How to Spot a Sentence Fragment

The ACT and SAT test a number of grammar concepts, but the ability to recognize proper sentence structure is one of the fundamental skills that students must learn to perform well on the English and Writing & Language sections of these tests. One of the first steps in this process is understanding the difference between a complete sentence and a sentence fragment.

Take a look at the phrases below:

“Students who want to succeed”

“Preparing themselves for tests”

“Although there are many topics to cover”

“Certainly requires dedicated practice”

Each of these phrases communicates part of a sentence but lacks a complete thought. Without a complete thought, a phrase is considered a sentence fragment even if it contains both a subject and a verb. As an independent clause, a complete sentence must stand on its own. It does not have to rely on other parts of the sentence to get its point across because it has a clear subject and accompanying verb phrase or predicate. When the full thought is not expressed because either the subject or the verb is missing, you have a sentence fragment.

The problem with fragments is that they don’t tell the whole story. Key elements are missing, leaving the reader hanging without a sense of the full thought. On standardized tests, your job is to recognize incomplete sentences and identify the missing element. It sounds fairly straightforward, but the ACT and SAT include extended fragments that can make it difficult to spot the missing element. To avoid this common error, let’s look at some ways to spot a sentence fragment.
1. No Subject

The subject is the who or what of a sentence. The subject must complement the verb to tell us the whole story of a sentence. Without a subject, there is no one or nothing to do the action, resulting in an incomplete thought.

Example:

“Certainly requires dedicated practice”

2. No Verb

Verbs tell readers what the subject is doing. When there is no verb communicating the action of a sentence, we have no idea what is happening. Make sure there is always a verb that makes clear the action in the sentence.

Example:

“One of the greatest challenges in the college admissions process”

3. Participle Phrases

Participle phrases often begin with a verb ending in -ing (present) or -ed (past). These phrases function as adjectives, but they do not result in a complete thought on their own.

Examples:

“Preparing themselves for tests”

“Confused by the assignment”

4. Subordinators/Relative Clauses

Clauses that begin with subordinators (although, because, while, after, etc.) or relative pronouns (who, which, where, when, that, etc.) are dependent clauses and cannot stand alone. A dependent clause needs an independent clause to complete the thought. Even though subordinate and relative clauses may have both a subject and a verb, they don’t tell the whole story.

Examples:

“Although there are many topics to cover”
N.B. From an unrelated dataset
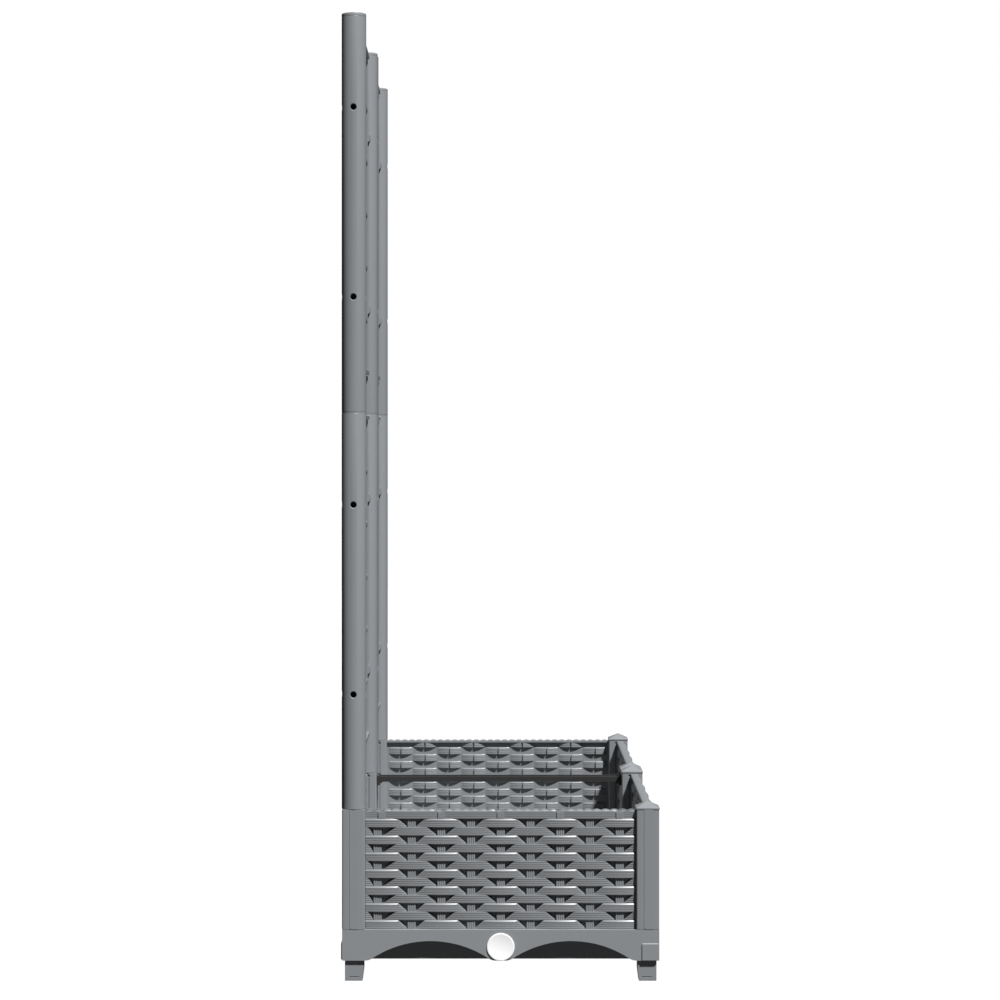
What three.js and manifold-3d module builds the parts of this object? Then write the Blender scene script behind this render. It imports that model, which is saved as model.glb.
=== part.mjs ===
// A two-bay planter box with a tall trellis along its back, in millimetres.
// X runs along the length, -Y is the open front, +Y carries the trellis, +Z is up.
// The origin is on the floor, under the middle of the box.
import * as THREE from 'three';
import { mergeVertices } from 'three/addons/utils/BufferGeometryUtils.js';
import Module from 'manifold-3d';

// ---------------------------------------------------------------- driving dimensions

const SEAT = 0.3; // clearance between pieces that rest on each other
const FIT = 0.3; // clearance round a tongue, peg or spigot, on each side

const BAY_GAP = 3; // between the two trays

// base tray
const TRAY_SIDE = 397;
const TRAY_HEIGHT = 38.5;
const TRAY_WALL = 2.5;
const TRAY_DECK = 3;
const BASIN_SETBACK = 13; // from the tray's outer face to the basin wall's outer face
const COLUMN_SIDE = 33; // solid corner under each post
const ARCH_WIDTH = 154; // chord of the arc, at the skirt's lower edge
const ARCH_HEIGHT = 24.5;
const ARCH_SEGMENTS = 4;
const PIER_WIDTH = 22; // between the two arches of a side
const BLOCK_WIDTH = 20;
const BLOCK_HEIGHT = 21.2;
const BLOCK_LIFT = 0.6;
const BLOCK_PROUD = 1.5;
const BLOCK_EDGE = 1.5; // from the tray's corner to the block
const BLOCK_CORNER = 3;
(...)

“Students who want to succeed”

5. Appositives

An appositive is a noun phrase that explains or defines the preceding noun or pronoun. Appositives, usually offset by commas, essentially add further identifying or clarifying information to the main subject. Since appositives lack action verbs, they are always considered fragments.

Example:

“The most attentive student in class”

These are some of the more common ways in which a sentence fragment may occur, but the most important takeaway is that almost every fragment is the result of one of three key elements:

A missing subject

A missing verb

An incomplete thought

To fix a fragment, identify the missing element and add it to the sentence. It is a fairly straightforward process made difficult by the presentation of questions in a standardized test format.

Now that we have identified specific types of fragments to keep an eye out for, use this information to guide you as you begin to recognize the differences in complete and incomplete sentences. Before long, the chances of you getting caught off-guard by sentence fragments will lower significantly. Just remember those three key elements to keep you on track!